株価や有効求人倍率といった経済指標の上昇、デフレ脱却、プレミアムフライデーなどの働き方改革……しかし、その恩恵を受けているのは一部の大企業社員や富裕層、求人も安定しない非正規雇用が増えているだけであって、給料だって多くの人は上がっていないという世相が、現代にはありますよね。
世相を書こうとするとき、上のようにどうしてもニュースのワードを羅列してしまいがちになりますが、人間を通して書かなければ、それってホントには伝わらないんですよね。
人間を通して世相を描くことで、人の心に訴えて、実感させることができる――小説の持つ、一つの優れた点だと感じました。

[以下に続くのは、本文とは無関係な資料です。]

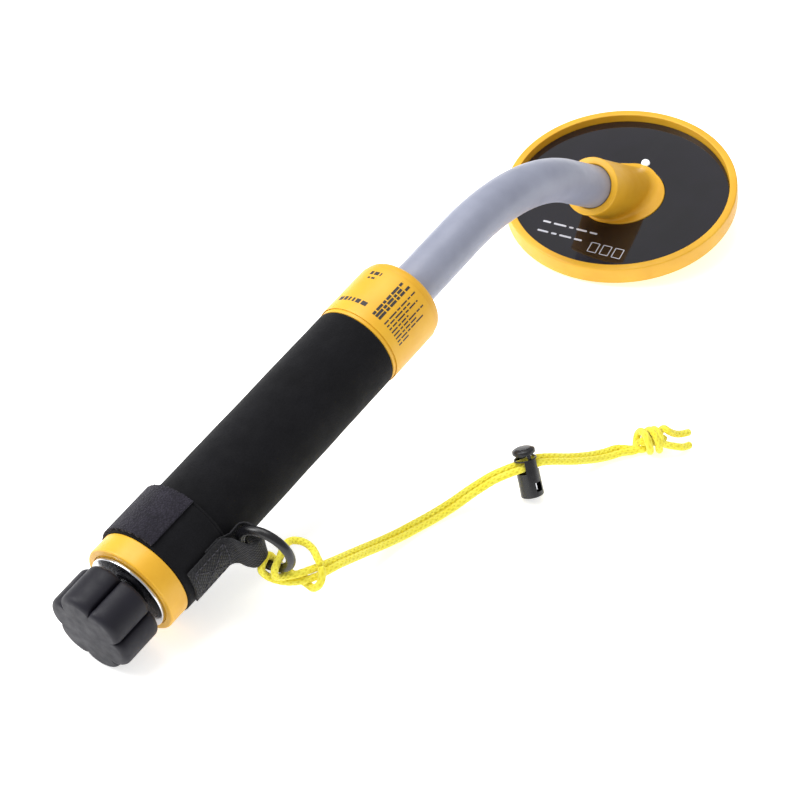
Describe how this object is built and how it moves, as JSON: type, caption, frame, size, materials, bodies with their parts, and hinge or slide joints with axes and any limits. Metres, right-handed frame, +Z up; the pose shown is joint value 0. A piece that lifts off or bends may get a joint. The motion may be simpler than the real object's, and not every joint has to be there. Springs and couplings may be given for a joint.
{
  "type": "handheld search coil detector",
  "caption": "Short underwater search coil: round coil head, bent tube, padded battery handle with clamp-plug knob, strap, ring and knotted wrist lanyard.",
  "frame": {"origin": "on the table, under the middle of the object's bounding box without its lanyard", "axes": "+X from the knob along the handle towards the coil, +Z up, lanyard on the -Y side"},
  "size_m": [0.4915, 0.1963, 0.0889],
  "materials": {
    "yellow_plastic": "injection-moulded yellow PVC, satin",
    "grey_pvc": "bent grey conduit, satin",
    "panel_black": "glossy black cover sheet",
    "label": "printed yellow foil",
    "neoprene": "black neoprene with a fine jersey face",
    "hook_fabric": "charcoal hook-and-loop tape",
    "webbing": "black woven webbing",
    "knob_rubber": "dark grey soft-touch moulding",
    "black_rubber": "black rubber",
    "black_plastic": "black moulded nylon",
    "steel": "polished stainless",
    "brass": "machined brass",
    "copper": "enamelled copper wire",
    "cord_yellow": "bright yellow braided cord",
    "lens_white": "clear white lens",
    "board": "glass-epoxy circuit board",
    "foam": "closed-cell foam",
    "resin": "cast resin",
    "battery_shell": "printed battery jacket",
    "red_wire": "red wire insulation"
  },
  "bodies": {
    "detector": {"coil_housing": "yellow_plastic", "coil_winding": "copper", "coil_potting": "resin", "coil_leads": "copper", "coil_panel": "panel_black", "led_lens": "lens_white", "status_led": "lens_white", "hub_socket": "yellow_plastic", "shaft_tube": "grey_pvc", "coil_cable": "black_rubber", "cable_gland": "resin", "handle_tube": "yellow_plastic", "neoprene_sleeve": "neoprene", "rear_ring": "yellow_plastic", "front_collar": "yellow_plastic", "shaft_seal": "black_rubber", "collar_label": "label", "foam_pad": "foam", "battery_case": "battery_shell", "battery_plus": "steel", "battery_minus": "steel", "battery_snap": "black_rubber", "battery_lead_red": "red_wire", "battery_lead_black": "black_rubber", "board_carrier_rear": "black_plastic", "board_carrier_front": "black_plastic", "circuit_board": "board", "control_chip": "black_plastic", "pulse_transistor": "black_plastic", "capacitor_1": "battery_shell", "capacitor_2": "battery_shell", "piezo_buzzer": "black_plastic", "vibration_motor": "steel", "strap_band": "neoprene", "strap_hook_end": "hook_fabric", "webbing_loop": "webbing"},
    "plug": {"rubber_plug": "black_rubber", "outer_washer": "steel", "thrust_washer": "black_plastic"},
    "bolt": {"draw_bolt": "steel", "inner_washer": "steel"},
    "knob": {"clamp_knob": "knob_rubber", "knob_insert": "brass"},
    "motor_rotor": {"motor_weight": "brass"},
    "lanyard": {"tether_ring": "black_plastic", "lanyard_hitch": "cord_yellow", "lanyard_strand_a": "cord_yellow", "lanyard_strand_b": "cord_yellow", "stopper_knot": "cord_yellow", "lanyard_tail_a": "cord_yellow", "lanyard_tail_b": "cord_yellow"},
    "cord_lock": {"cord_lock_body": "black_plastic", "cord_lock_spring": "steel"},
    "lock_plunger": {"cord_lock_plunger": "black_plastic"}
  },
  "joints": [
    {"name": "plug_pull", "type": "slide", "parent": "detector", "child": "plug", "axis": [-0.9805, 0, -0.1964], "range_m": [0, 0.06]},
    {"name": "knob_turn", "type": "hinge", "parent": "plug", "child": "knob", "pos_m": [-0.21413, 0, 0.02599], "axis": [-0.9805, 0, -0.1964], "range_deg": [0, 1080]},
    {"name": "bolt_draw", "type": "slide", "parent": "plug", "child": "bolt", "axis": [0.9805, 0, 0.1964], "range_m": [0, 0.003]},
    {"name": "vibration_spin", "type": "hinge", "parent": "detector", "child": "motor_rotor", "pos_m": [-0.09409, 0, 0.04534], "axis": [0.9805, 0, 0.1964], "continuous": true},
    {"name": "ring_swing", "type": "hinge", "parent": "detector", "child": "lanyard", "pos_m": [-0.1692, -0.0272, 0.0357], "axis": [0, 0, 1], "range_deg": [-15, 15]},
    {"name": "lock_slide", "type": "slide", "parent": "lanyard", "child": "cord_lock", "axis": [0.9164, -0.4003, 0], "range_m": [-0.006, 0.003]},
    {"name": "lock_press", "type": "slide", "parent": "cord_lock", "child": "lock_plunger", "axis": [-0.1692, -0.3873, -0.9063], "range_m": [0, 0.0024], "stiffness_N_per_m": 900, "springref_m": -0.002, "deforming": ["cord_lock_spring"]}
  ],
  "couplings": [
    {"joint": "knob_turn", "follows": "bolt_draw", "rad_per_m": 6283.2}
  ]
}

織田作之助さんは、自身の作家としての考えや作家論みたいなものを、作品の中に描いていることも多いように感じていて、とても勉強になります。
「睡魔と闘うくらい苦しいものはない」と言いつつも、四十時間ぶっ通しで小説を書き上げたというのはすごいです。
僕などは、何を書いていても、眠いとほとんど何も書けなくなってしまうので、その秘訣を教えてもらいたいところです。
また、「一行の落ちに新吉は人生を圧縮出来ると思っていた」という部分には、オチの重要性を再認識させられます。
「小説を書くのは詰将棋のようなもの」だと新吉(あるいは織田作之助さん)は考えていて、ここにはプロット作りを思わされるところがあります。
「新吉は書き出しの文章に苦しむことはあっても、結末のつけ方に行き詰るようなことは殆どなかった」そうですが、僕は逆に書き出しから途中までは案外すらすら書けても、そこでなぜか行き詰ってしまうことがままあるような気がしています。
やっぱり、はじめにちゃんとプロットを作ってから書きはじめたほうが、効率的だしうまく書けるものなのかもしれませんね……「小説を書くのは詰将棋のようなもの」、心に刻んでおきたい言葉です。
勉強になる作品だと思いました。
読書感想まとめ
・人間を描かずして世相は描けない
・小説を書くのは詰将棋のようなもの
狐人的読書メモ
「しかし、今は仕事以外に何のたのしみがあろう。戦争中あれほど書きたかった小説が、今は思う存分書ける世の中になったと思えば、可哀想だといい乍ら、ほかの人より幸福かも知れない」――仕事以外に何のたのしみがあろう、はいかにも日本人っぽくもあるが、そのあとの心境は見習いたい、そう思えるようになりたいところである。
・『郷愁/織田作之助』の概要
1946年(昭和21年)『真日本』にて初出。すばらしい小説。小説の勉強になる小説。
以上、『郷愁/織田作之助』の狐人的な読書メモと感想でした。
最後までお付き合いいただきありがとうございました。